Christos Bouloutis and his family own a property with 12 flats and nine shops in Darrenwood, Randburg. Last year in April, out of the blue, they received a R1.1million electricity bill which escalated to R1.9m within 10 months despite consistent payments.

The family immediately disputed the bill but the City of Joburg cut the electricity and water six times during the past year, sometimes for days on end.

“This has caused huge financial implications for the family because tenants stopped paying rent due to the constant cut-offs and the family is now owed R400000 in arrears. Tenants are moving out in droves and the family are having problems finding new tenants because the property has developed a bad reputation,” said the family’s financial and legal adviser Harry Kalyvas, who specialises in rectifying problems with the council.

He said the council’s actions were tantamount to “gross negligence”.

An independent contractor working with Kalyvas found several problems: meter numbers on accounts do not correspond to the meter numbers; a sub-meter was being double-billed as consumption was running through the bulk meters which were also being charged for; the shops were being billed directly by the council, which then also billed the landlord for the same amount; the apartments were being billed on commercial rates of R56000 a month instead of residential rates of R16000 per month; charges were being calculated incorrectly; and the council seemed to be multiplying the consumption and the council was billing on incorrect meter readings.

Bouloutis installed smart meters, at his own cost, to monitor the consumption against the council’s claimed consumption, which proved to be substantially higher.

He claimed he had been threatened and assaulted by his angry tenants who pay their rent and then get disconnected for up to nine days at a time.

The desperate landlord has been to see the council at least 20 times to resolve the issue, but to no avail.

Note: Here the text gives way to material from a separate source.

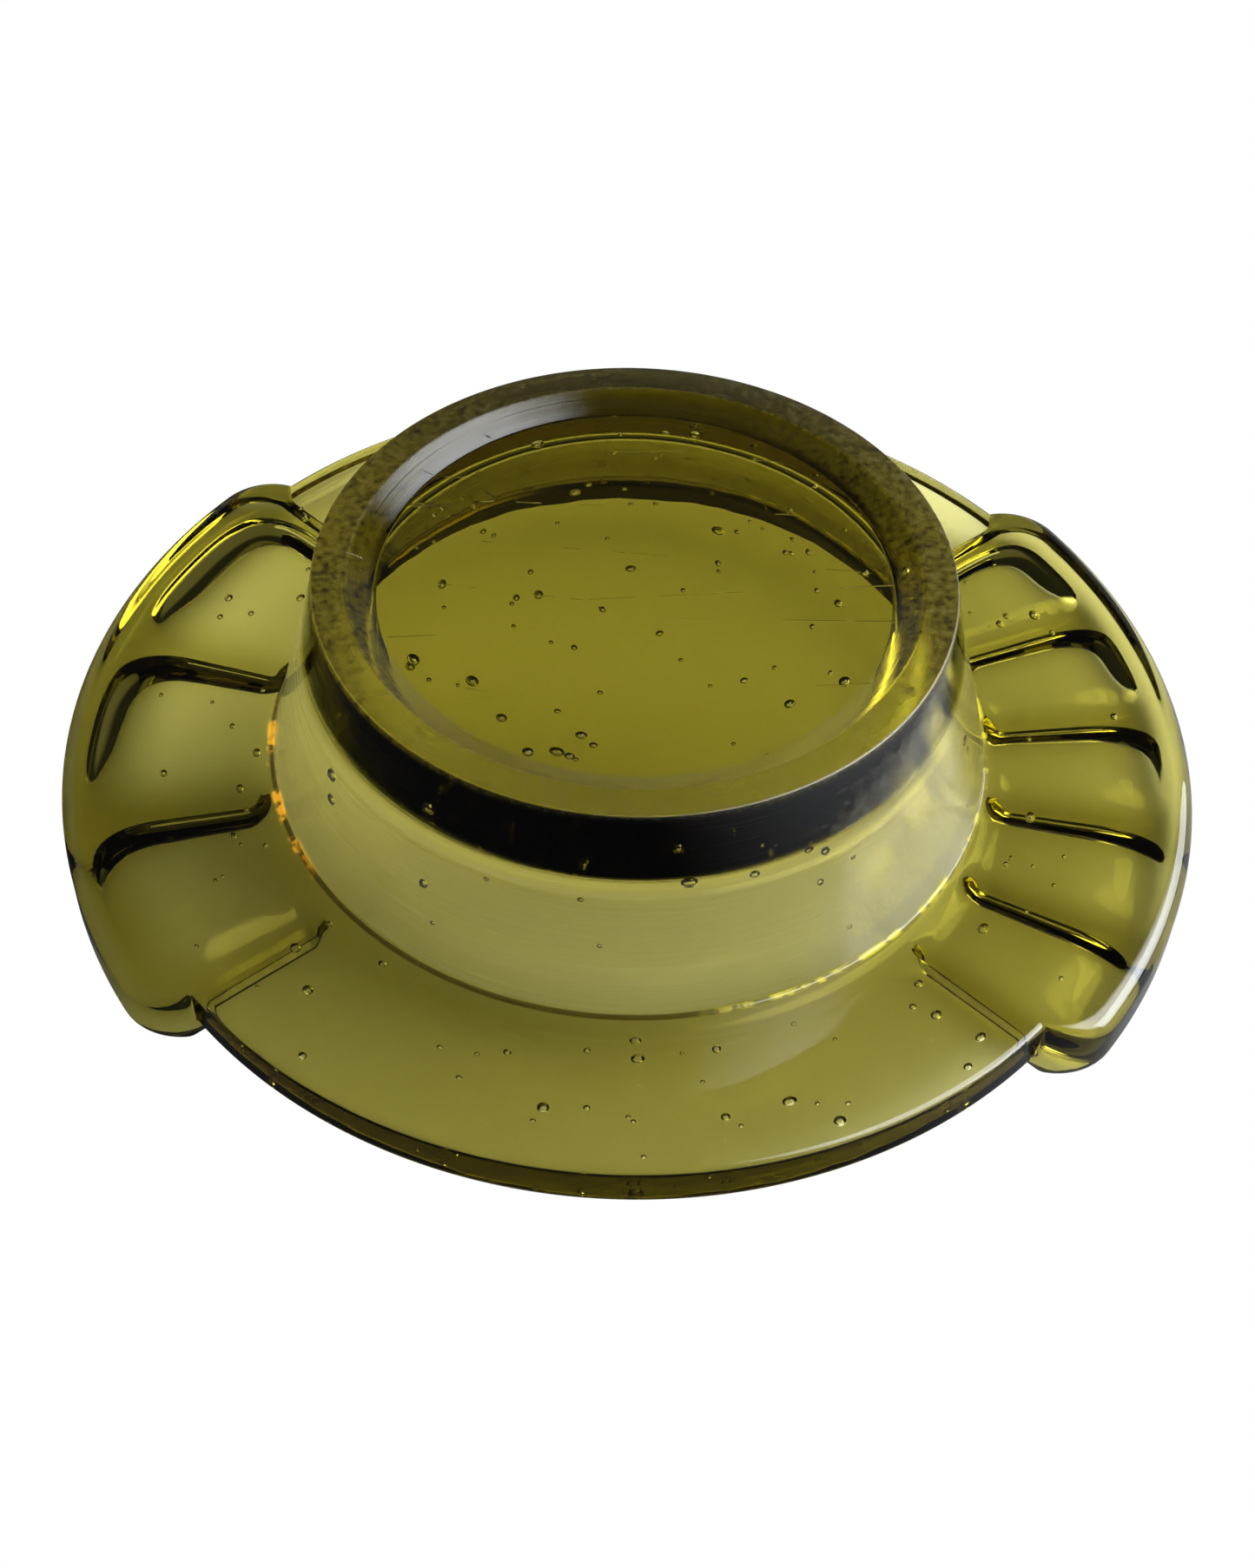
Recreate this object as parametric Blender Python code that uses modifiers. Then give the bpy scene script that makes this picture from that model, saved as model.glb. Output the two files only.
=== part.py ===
"""Pressed uranium glass dish, turned over so that it rests on its rim with the foot ring up.

Metres, +Z up. The origin is on the dish's axis, on the plane that the two fans rest on. The dish is
one piece of glass: a turned bowl and rim, and two fans of flutes pressed with it, one at +X with
five flutes and one at -X with three.
"""
import math

import bmesh
import bpy
from mathutils import Matrix

# Foot and drum (the outside of the bowl), radii from the axis and heights above the rim's back.
FOOT_RADIUS = 0.0437
FOOT_HEIGHT = 0.0312
FOOT_FLAT_WIDTH = 0.0046
FOOT_EDGE_ROUND = 0.0004
RECESS_DEPTH = 0.0021
RECESS_SLOPE_WIDTH = 0.0039
RECESS_CORNER_ROUND = 0.0010
SHOULDER_RADIUS = 0.0458
SHOULDER_HEIGHT = 0.0212
DRUM_BASE_RADIUS = 0.0514
DRUM_BASE_ROUND = 0.0004

# Rim.
RIM_RADIUS = 0.0751
RIM_THICKNESS = 0.0072
RIM_BACK_ROUND = 0.0011
RIM_FACE_ROUND = 0.0016

# Inside of the bowl. The wall is measured at the rim's back, and the taper is radius lost per height.
WALL_THICKNESS = 0.0050
BOWL_TAPER = 0.40
FLOOR_THICKNESS = 0.0133
FLOOR_CORNER_ROUND = 0.0042
MOUTH_ROUND = 0.0045

# Fans: the thicker sectors of the rim, and the flutes pressed into their faces.
FAN_RADIUS = 0.0815
FAN_THICKNESS = 0.0108
FAN_HALF_ANGLE = math.radians(41.9)
FAN_CORNER_ROUND = 0.0085
FAN_EDGE_ROUND = 0.0026
FAN_INSET = 0.0062
FLUTE_MARGIN = 0.0032
FLUTE_END_LENGTH = 0.0070
RIDGE_WIDTH = 0.0012
FIVE_FLUTE_DEPTH = 0.0032
THREE_FLUTE_DEPTH = 0.0045
FANS = (("five_flute_fan", 0.0, 5, FIVE_FLUTE_DEPTH), ("three_flute_fan", math.pi, 3, THREE_FLUTE_DEPTH))

# Facets.
TURN_STEPS = 88
CORNER_STEP = math.radians(24.0)
FAN_ARC_STEPS = 20
EDGE_SEGMENTS = 3
FLUTE_STEPS = 28
FLUTE_END_STEPS = 6
MERGE_DISTANCE = 0.00002

# Levels and radii that follow from the sizes above.
RIM_BACK_Z = FAN_THICKNESS
RIM_FACE_Z = RIM_BACK_Z - RIM_THICKNESS
SHOULDER_Z = RIM_BACK_Z + SHOULDER_HEIGHT
FOOT_Z = RIM_BACK_Z + FOOT_HEIGHT
RECESS_Z = FOOT_Z - RECESS_DEPTH
BOWL_FLOOR_Z = RECESS_Z - FLOOR_THICKNESS
FOOT_FLAT_RADIUS = FOOT_RADIUS - FOOT_FLAT_WIDTH
RECESS_RADIUS = FOOT_FLAT_RADIUS - RECESS_SLOPE_WIDTH


def bowl_radius(z):
    """Radius of the bowl's inner wall at height z."""
    return DRUM_BASE_RADIUS - WALL_THICKNESS - BOWL_TAPER * (z - RIM_BACK_Z)


MOUTH_RADIUS = bowl_radius(RIM_FACE_Z)
FAN_INNER_RADIUS = MOUTH_RADIUS + FAN_INSET


def rounded(corners):
    """Points of a path through corners (x, y, fillet radius), each corner rounded by an arc."""
    points = []
    last = len(corners) - 1
    for index, (x, y, radius) in enumerate(corners):
        if index in (0, last) or radius == 0.0:
            points.append((x, y))
            continue
        before = math.atan2(y - corners[index - 1][1], x - corners[index - 1][0])
        after = math.atan2(corners[index + 1][1] - y, corners[index + 1][0] - x)
        turn = math.remainder(after - before, math.tau)
        side = math.copysign(1.0, turn)
        back = radius * math.tan(abs(turn) / 2)
        start_x = x - back * math.cos(before)
        start_y = y - back * math.sin(before)
        centre_x = start_x - side * radius * math.sin(before)
        centre_y = start_y + side * radius * math.cos(before)
        steps = max(1, math.ceil(abs(turn) / CORNER_STEP))
        for step in range(steps + 1):
            heading = before + turn * step / steps
            points.append((centre_x + side * radius * math.sin(heading),
                           centre_y - side * radius * math.cos(heading)))
    return points


def glass_material():
    """Clear olive uranium glass."""
    material = bpy.data.materials.new("olive_uranium_glass")
    material.use_nodes = True
    shader = material.node_tree.nodes["Principled BSDF"]
    shader.inputs["Base Color"].default_value = (0.56, 0.55, 0.12, 1.0)
    shader.inputs["Roughness"].default_value = 0.04
    shader.inputs["Metallic"].default_value = 0.0
    shader.inputs["IOR"].default_value = 1.51
    shader.inputs["Transmission Weight"].default_value = 1.0
    return material


def new_object(name, mesh, collection):
    """An object of this mesh in this collection."""
    thing = bpy.data.objects.new(name, mesh)
    collection.objects.link(thing)
    return thing


def turned(name, profile, steps, collection):
    """A solid turned about Z from a profile of (radius, z) that runs down its outer side."""
    mesh = bpy.data.meshes.new(name)
    edges = [(index, index + 1) for index in range(len(profile) - 1)]
    mesh.from_pydata([(radius, 0.0, z) for radius, z in profile], edges, [])
    thing = new_object(name, mesh, collection)
    screw = thing.modifiers.new("turn", "SCREW")
    screw.axis = "Z"
    screw.angle = math.tau
    screw.steps = steps
    screw.render_steps = steps
    screw.use_merge_vertices = True
    screw.merge_threshold = MERGE_DISTANCE
    screw.use_smooth_shade = True
    return thing


def as_mesh(thing, collection):
    """The evaluated object as a mesh object of the same name, in place of the first."""
    name = thing.name
    evaluated = thing.evaluated_get(bpy.context.evaluated_depsgraph_get())
    mesh = bpy.data.meshes.new_from_object(evaluated)
    matrix = thing.matrix_world.copy()
    bpy.data.objects.remove(thing)
    work = bmesh.new()
    work.from_mesh(mesh)
    bmesh.ops.remove_doubles(work, verts=work.verts, dist=MERGE_DISTANCE)
    work.to_mesh(mesh)
    work.free()
    solid = new_object(name, mesh, collection)
    solid.matrix_world = matrix
    return solid


def boolean(target, cutter, operation):
    """Joins a cutter to the target or takes it away, as a live modifier."""
    modifier = target.modifiers.new(cutter.name, "BOOLEAN")
    modifier.operation = operation
    modifier.object = cutter
    modifier.solver = "EXACT"
    cutter.hide_render = True
    cutter.display_type = "WIRE"


def dish_profile():
    """Half section of the turned glass, from the recess over the foot, drum and rim to the bowl."""
    outside = [
        (0.0, RECESS_Z, 0.0),
        (RECESS_RADIUS, RECESS_Z, RECESS_CORNER_ROUND),
        (FOOT_FLAT_RADIUS, FOOT_Z, RECESS_CORNER_ROUND),
        (FOOT_RADIUS, FOOT_Z, FOOT_EDGE_ROUND),
        (SHOULDER_RADIUS, SHOULDER_Z, 0.0),
        (DRUM_BASE_RADIUS, RIM_BACK_Z, DRUM_BASE_ROUND),
        (RIM_RADIUS, RIM_BACK_Z, RIM_BACK_ROUND),
        (RIM_RADIUS, RIM_FACE_Z, RIM_FACE_ROUND),
    ]
    inside = [
        (MOUTH_RADIUS, RIM_FACE_Z, MOUTH_ROUND),
        (bowl_radius(BOWL_FLOOR_Z), BOWL_FLOOR_Z, FLOOR_CORNER_ROUND),
        (0.0, BOWL_FLOOR_Z, 0.0),
    ]
    return rounded(outside + inside)


def fan_outline():
    """Outline of a fan centred on +X: an arc sector with its two outer corners rounded."""
    corner_turn = FAN_CORNER_ROUND / (FAN_RADIUS - FAN_CORNER_ROUND)
    corner_angle = FAN_HALF_ANGLE - math.asin(corner_turn)
    corner_reach = FAN_RADIUS - FAN_CORNER_ROUND
    outline = []
    for step in range(FAN_ARC_STEPS + 1):
        angle = corner_angle * (2.0 * step / FAN_ARC_STEPS - 1.0)
        outline.append((FAN_RADIUS * math.cos(angle), FAN_RADIUS * math.sin(angle)))
    centre = (corner_reach * math.cos(corner_angle), corner_reach * math.sin(corner_angle))
    sweep = FAN_HALF_ANGLE + math.pi / 2 - corner_angle
    corner = []
    for step in range(1, EDGE_SEGMENTS + 1):
        angle = corner_angle + sweep * step / EDGE_SEGMENTS
        corner.append((centre[0] + FAN_CORNER_ROUND * math.cos(angle),
                       centre[1] + FAN_CORNER_ROUND * math.sin(angle)))
    outline.extend(corner)
    for step in range(FAN_ARC_STEPS + 1):
        angle = FAN_HALF_ANGLE * (1.0 - 2.0 * step / FAN_ARC_STEPS)
        outline.append((FAN_INNER_RADIUS * math.cos(angle), FAN_INNER_RADIUS * math.sin(angle)))
    outline.extend((x, -y) for x, y in reversed(corner))
    return outline


def fan_block(name, heading, collection):
    """The thick sector that a fan is pressed from, its edges rounded."""
    curve = bpy.data.curves.new(name, "CURVE")
    curve.dimensions = "2D"
    curve.fill_mode = "BOTH"
    curve.extrude = FAN_THICKNESS / 2
    outline = fan_outline()
    spline = curve.splines.new("POLY")
    spline.points.add(len(outline) - 1)
    for point, (x, y) in zip(spline.points, outline):
        point.co = (x, y, 0.0, 1.0)
    spline.use_cyclic_u = True
    thing = new_object(name, curve, collection)
    thing.matrix_world = Matrix.Rotation(heading, 4, "Z") @ Matrix.Translation((0, 0, FAN_THICKNESS / 2))
    bpy.context.view_layer.update()
    block = as_mesh(thing, collection)
    bevel = block.modifiers.new("rounded_edges", "BEVEL")
    bevel.width = FAN_EDGE_ROUND
    bevel.segments = EDGE_SEGMENTS
    bevel.limit_method = "ANGLE"
    bevel.angle_limit = math.radians(60.0)
    return block


def flute_profile():
    """Half section of a flute cutter of unit slope: a cone from the dish's axis, with a domed end."""
    end = FAN_RADIUS - FLUTE_MARGIN
    dome = end - FLUTE_END_LENGTH
    start = FAN_INNER_RADIUS - FAN_INSET
    profile = []
    for step in range(FLUTE_END_STEPS + 1):
        angle = math.pi / 2 * (1.0 - step / FLUTE_END_STEPS)
        profile.append((dome * math.cos(angle), dome + FLUTE_END_LENGTH * math.sin(angle)))
    profile.append((start, start))
    profile.append((0.0, start))
    return profile


def flute_cutter(name, heading, half_angle, depth, collection):
    """A flattened cone that lies along heading and reaches its depth into the fan's face."""
    cutter = as_mesh(turned(name, flute_profile(), FLUTE_STEPS, collection), collection)
    reach = FAN_RADIUS - FLUTE_MARGIN - FLUTE_END_LENGTH
    ridge_angle = RIDGE_WIDTH / 2 / reach
    chord_share = math.cos(math.radians(30.0))
    side_slope = math.tan(half_angle - ridge_angle) / chord_share
    height_slope = 2.0 * depth / reach
    lay_down = Matrix.Rotation(math.pi / 2, 4, "Y")
    flatten = Matrix.Diagonal((1.0, side_slope, height_slope, 1.0))
    sink = Matrix.Rotation(math.atan(height_slope / 2), 4, "Y")
    turn = Matrix.Rotation(heading, 4, "Z")
    cutter.data.transform(turn @ sink @ flatten @ lay_down)
    return cutter


def add_fan(dish, name, heading, flutes, depth, collection):
    """Joins a fan to the dish and presses its flutes."""
    boolean(dish, fan_block(name, heading, collection), "UNION")
    margin_angle = FLUTE_MARGIN / FAN_RADIUS
    pitch = 2.0 * (FAN_HALF_ANGLE - margin_angle) / flutes
    for index in range(flutes):
        offset = (index - (flutes - 1) / 2) * pitch
        cutter = flute_cutter(f"{name}_flute_{index + 1}", heading + offset, pitch / 2, depth, collection)
        boolean(dish, cutter, "DIFFERENCE")


def main():
    for thing in list(bpy.data.objects):
        bpy.data.objects.remove(thing)
    parts = bpy.data.collections.new("uranium_glass_dish")
    cutters = bpy.data.collections.new("cutters")
    for collection in (parts, cutters):
        bpy.context.scene.collection.children.link(collection)
    dish = as_mesh(turned("pressed_glass_dish", dish_profile(), TURN_STEPS, parts), parts)
    dish.data.shade_smooth()
    dish.data.set_sharp_from_angle(angle=math.radians(30.0))
    dish.data.materials.append(glass_material())
    for name, heading, flutes, depth in FANS:
        add_fan(dish, name, heading, flutes, depth, cutters)


main()
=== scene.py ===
"""Finished glass, stage and camera for the pressed uranium glass dish, laid out as an add-on."""
import itertools
import math
import random

import bmesh
import bpy
import numpy as np
from mathutils import Matrix, Vector


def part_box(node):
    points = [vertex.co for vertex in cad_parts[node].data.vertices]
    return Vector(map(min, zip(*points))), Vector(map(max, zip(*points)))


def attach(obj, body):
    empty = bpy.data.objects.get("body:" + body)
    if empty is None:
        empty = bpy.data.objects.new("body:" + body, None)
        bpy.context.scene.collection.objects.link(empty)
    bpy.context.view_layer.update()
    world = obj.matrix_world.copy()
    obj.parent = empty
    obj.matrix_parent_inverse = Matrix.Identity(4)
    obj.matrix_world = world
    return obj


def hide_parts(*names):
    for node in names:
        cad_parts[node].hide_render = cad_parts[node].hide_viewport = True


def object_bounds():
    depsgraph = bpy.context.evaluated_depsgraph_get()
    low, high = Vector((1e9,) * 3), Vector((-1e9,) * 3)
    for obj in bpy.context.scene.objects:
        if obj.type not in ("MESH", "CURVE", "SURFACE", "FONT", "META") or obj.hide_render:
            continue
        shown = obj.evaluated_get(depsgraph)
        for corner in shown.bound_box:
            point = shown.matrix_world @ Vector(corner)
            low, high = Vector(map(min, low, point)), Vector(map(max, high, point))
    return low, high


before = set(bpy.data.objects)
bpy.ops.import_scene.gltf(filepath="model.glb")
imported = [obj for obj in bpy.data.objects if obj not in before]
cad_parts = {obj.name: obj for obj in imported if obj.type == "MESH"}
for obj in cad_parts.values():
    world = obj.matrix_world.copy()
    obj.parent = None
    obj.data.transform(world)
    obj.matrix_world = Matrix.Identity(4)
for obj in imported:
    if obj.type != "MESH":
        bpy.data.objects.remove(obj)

bl_info = {
    "name": "Uranium Glass Dish",
    "version": (1, 0, 0),
    "blender": (4, 5, 0),
    "location": "3D View > Sidebar > Glass Dish",
    "description": "Builds a pressed uranium glass dish, its bubbles and a studio around them",
    "category": "Add Mesh",
}

DISH_NODE = "pressed_glass_dish"
ROOT_BODY = "root"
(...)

“If we owed this money, we would have paid it, but to get an amount like this out of the blue, and without any justification, is very serious, and has caused huge disruptions to the Bouloutis family and their tenants' families,” said Kalyvas.

“The problem with these incorrect bills is not the city’s software but the fact that the meters are not audited to check if they correspond to the actual apartments and shops. Another problem is the meter readers, who either don’t bother to read them and thumb-suck estimates, or if they are read, the readings are not communicated to the council, or their numbers are illegible and are not correctly recorded,” he said.

Kalyvas has advised both the Bouloutis family and the council on how this matter should be resolved.

“It is gross negligence at its best. I have other clients whose accounts are in shambles. The city was forced to credit my one client R555000 after it was also discovered he had been charged on the incorrect water meter for years. I know of yet others living in upmarket areas who don’t receive bills at all for services.

"The city and property owners are losing millions every month because of these account shambles,” he said.

Last week, the city agreed to send out a meter reader who confirmed all the identified errors. “But whether the account is going to be corrected remains to be seen and we will not stop till this matter is resolved,” Kalyvas said.

The city did not respond to a request for comment.